To help students get started, I read the first section of the text. Students had their own copy of the text with four places to stop and ask any questions they might have. As I read, I modeled two questions I had about the text. I pointed out that the first was probably not answered in the text, so I really wanted to talk to a friend about what it might mean. The second question would probably be answered as I read, and it made me want to keep turning the pages to find the answer. In addition, I made a connection to the three statements above. My first question was about the setting. My second was about the magic. To make my questions thoughtful, I could let the three statements guide me in asking my questions.

The students began their work, reading the next three portions of text on their own and writing their questions. When most were finished, I had them circle the questions that were like my first one; questions that probably would not be answered in the text, but they would really like to talk with someone to get their opinion. They then turned to a partner to explore the thinking about those circled questions. A wonderful discussion ensued.
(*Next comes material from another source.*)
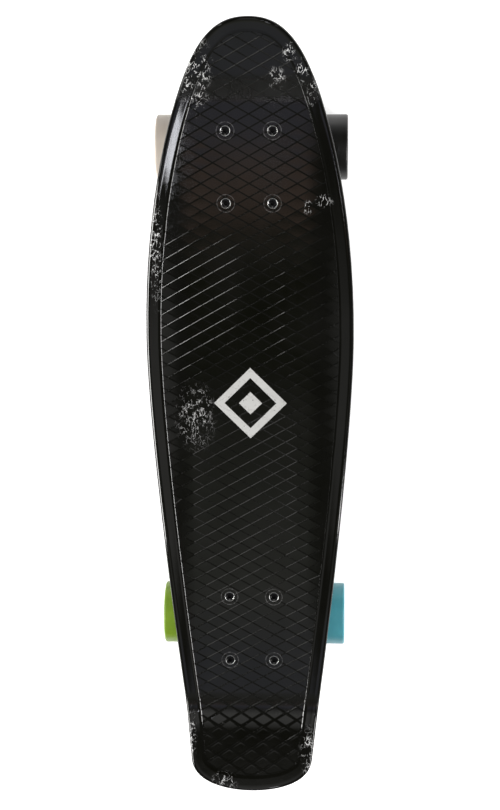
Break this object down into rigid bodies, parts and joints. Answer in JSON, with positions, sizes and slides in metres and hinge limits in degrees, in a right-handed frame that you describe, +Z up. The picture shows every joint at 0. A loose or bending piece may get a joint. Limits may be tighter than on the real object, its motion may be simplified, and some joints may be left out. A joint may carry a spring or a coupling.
{
  "type": "plastic skateboard",
  "caption": "Moulded plastic cruiser skateboard with a waffle-top deck, steering trucks and wheels on sealed bearings.",
  "frame": {"origin": "on the ground under the middle of the board's length and width, where the wheels stand", "axes": "+Y towards the nose, +X to the rider's right when facing the nose, +Z up"},
  "size_m": [0.1862, 0.712, 0.1304],
  "materials": {
    "deck_plastic": "moulded black polypropylene, satin",
    "cast_aluminium": "raw tumbled casting",
    "zinc_steel": "zinc plated",
    "black_zinc": "black zinc plated",
    "bearing_steel": "ground steel races with black seals",
    "bushing_urethane": "cast urethane, black",
    "cup_nylon": "moulded, black",
    "cream_urethane": "cast urethane, cream",
    "black_urethane": "cast urethane, black",
    "lime_urethane": "cast urethane, lime green",
    "teal_urethane": "cast urethane, teal blue, slightly translucent"
  },
  "bodies": {
    "board": {"deck": "deck_plastic", "front_mount_bolt_1": "black_zinc", "front_mount_bolt_2": "black_zinc", "front_mount_bolt_3": "black_zinc", "front_mount_bolt_4": "black_zinc", "front_mount_nut_1": "zinc_steel", "front_mount_nut_2": "zinc_steel", "front_mount_nut_3": "zinc_steel", "front_mount_nut_4": "zinc_steel", "front_baseplate": "cast_aluminium", "front_pivot_cup": "cup_nylon", "front_kingpin": "zinc_steel", "front_kingpin_nut": "zinc_steel", "front_board_washer": "zinc_steel", "front_board_bushing": "bushing_urethane", "front_road_bushing": "bushing_urethane", "front_road_washer": "zinc_steel", "rear_mount_bolt_1": "black_zinc", "rear_mount_bolt_2": "black_zinc", "rear_mount_bolt_3": "black_zinc", "rear_mount_bolt_4": "black_zinc", "rear_mount_nut_1": "zinc_steel", "rear_mount_nut_2": "zinc_steel", "rear_mount_nut_3": "zinc_steel", "rear_mount_nut_4": "zinc_steel", "rear_baseplate": "cast_aluminium", "rear_pivot_cup": "cup_nylon", "rear_kingpin": "zinc_steel", "rear_kingpin_nut": "zinc_steel", "rear_board_washer": "zinc_steel", "rear_board_bushing": "bushing_urethane", "rear_road_bushing": "bushing_urethane", "rear_road_washer": "zinc_steel"},
    "front_truck": {"front_hanger": "cast_aluminium", "front_axle": "zinc_steel", "front_left_bearing_core": "zinc_steel", "front_left_axle_nut": "zinc_steel", "front_right_bearing_core": "zinc_steel", "front_right_axle_nut": "zinc_steel"},
    "rear_truck": {"rear_hanger": "cast_aluminium", "rear_axle": "zinc_steel", "rear_left_bearing_core": "zinc_steel", "rear_left_axle_nut": "zinc_steel", "rear_right_bearing_core": "zinc_steel", "rear_right_axle_nut": "zinc_steel"},
    "front_left_wheel": {"front_left_wheel": "cream_urethane", "front_left_inner_bearing": "bearing_steel", "front_left_outer_bearing": "bearing_steel"},
    "front_right_wheel": {"front_right_wheel": "black_urethane", "front_right_inner_bearing": "bearing_steel", "front_right_outer_bearing": "bearing_steel"},
    "rear_left_wheel": {"rear_left_wheel": "lime_urethane", "rear_left_inner_bearing": "bearing_steel", "rear_left_outer_bearing": "bearing_steel"},
    "rear_right_wheel": {"rear_right_wheel": "teal_urethane", "rear_right_inner_bearing": "bearing_steel", "rear_right_outer_bearing": "bearing_steel"}
  },
  "joints": [
    {"name": "front_steer", "type": "hinge", "parent": "board", "child": "front_truck", "pos_m": [0, 0.21068, 0.05239], "axis": [0, -0.8863, -0.4631], "range_deg": [-12, 12], "stiffness_Nm_per_rad": 25, "deforming": ["front_board_bushing", "front_road_bushing"]},
    {"name": "rear_steer", "type": "hinge", "parent": "board", "child": "rear_truck", "pos_m": [0, -0.19068, 0.05239], "axis": [0, 0.8863, -0.4631], "range_deg": [-12, 12], "stiffness_Nm_per_rad": 25, "deforming": ["rear_board_bushing", "rear_road_bushing"]},
    {"name": "front_left_spin", "type": "hinge", "parent": "front_truck", "child": "front_left_wheel", "pos_m": [-0.06425, 0.236, 0.0295], "axis": [1, 0, 0], "continuous": true},
    {"name": "front_right_spin", "type": "hinge", "parent": "front_truck", "child": "front_right_wheel", "pos_m": [0.06425, 0.236, 0.0295], "axis": [1, 0, 0], "continuous": true},
    {"name": "rear_left_spin", "type": "hinge", "parent": "rear_truck", "child": "rear_left_wheel", "pos_m": [-0.06425, -0.216, 0.0295], "axis": [1, 0, 0], "continuous": true},
    {"name": "rear_right_spin", "type": "hinge", "parent": "rear_truck", "child": "rear_right_wheel", "pos_m": [0.06425, -0.216, 0.0295], "axis": [1, 0, 0], "continuous": true}
  ]
}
Later in the day, I visited with the classroom teacher about the lesson. Together, we looked at the questions the students had posed and found students were pondering deeper questions that were referring to the important parts of the text: the magic, the setting, and the smaller stories inside the bigger story. The majority of the questions could only be answered by continuing to read or discussing the book with a friend and making inferences. The students were excited to read and explore. I was excited they were “diving for treasures” in a book!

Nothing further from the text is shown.